I don't mean be a door mat. Write down that seeing him hurt himself with drugs, getting angry and jus seeing him feel such hatred tears you apart. Tell him you love him and will always be there. Give him the letter. Walk away and don't ask for a reply. He can think about it. No emotion. It does help.
Ask him to do stuff but don't expect it to be done. Then you do it. One day when this is over he will do what you ask.
Stand still and quiet when he rages. Silence is far more powerful than response. When he's finished you clean up the mess and quietly carry on. Do not respond. Inside you are screaming. He needs help. He is ruled by the drugs. It's not your son doing this. Huge hug.
Huge sympathies, I find my teenage DS challenging but your comments make me realise how lucky I am.
I think Heyho's advice is good, it will obviously be very tough but try to detach emotionally from him ................. do you have a partner, friends for support to get you away from the situation?
I'd be more tough love and get the police to come and have a word with him!
I agree with Heyho.
Sometimes I think it is best to just take a step back and accept that this is not who you want him to be right now.

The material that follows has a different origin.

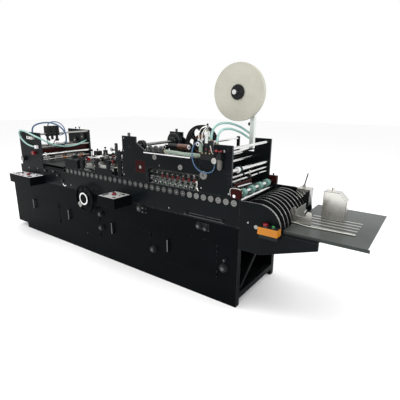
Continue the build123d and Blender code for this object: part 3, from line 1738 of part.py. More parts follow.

You want him to do his laundry, washing up, whatever, but to get him to do that involves such a fight and name calling that …. is it really worth it? We all want our dc to fit the mould and be good and hang their wet towels up but for the sake of harmony in the household, sometimes these things just have to go. For now. Not forever. He won't always be like this.
Silence to the screaming is effective too. If not a letter, send him a text. State your position then leave him to have a think about it. He can refer back to the text time and time again if he wants to.
Read the book "Get out of My Life' if you haven't already - it has totally changed the way I see teenagers and their actions.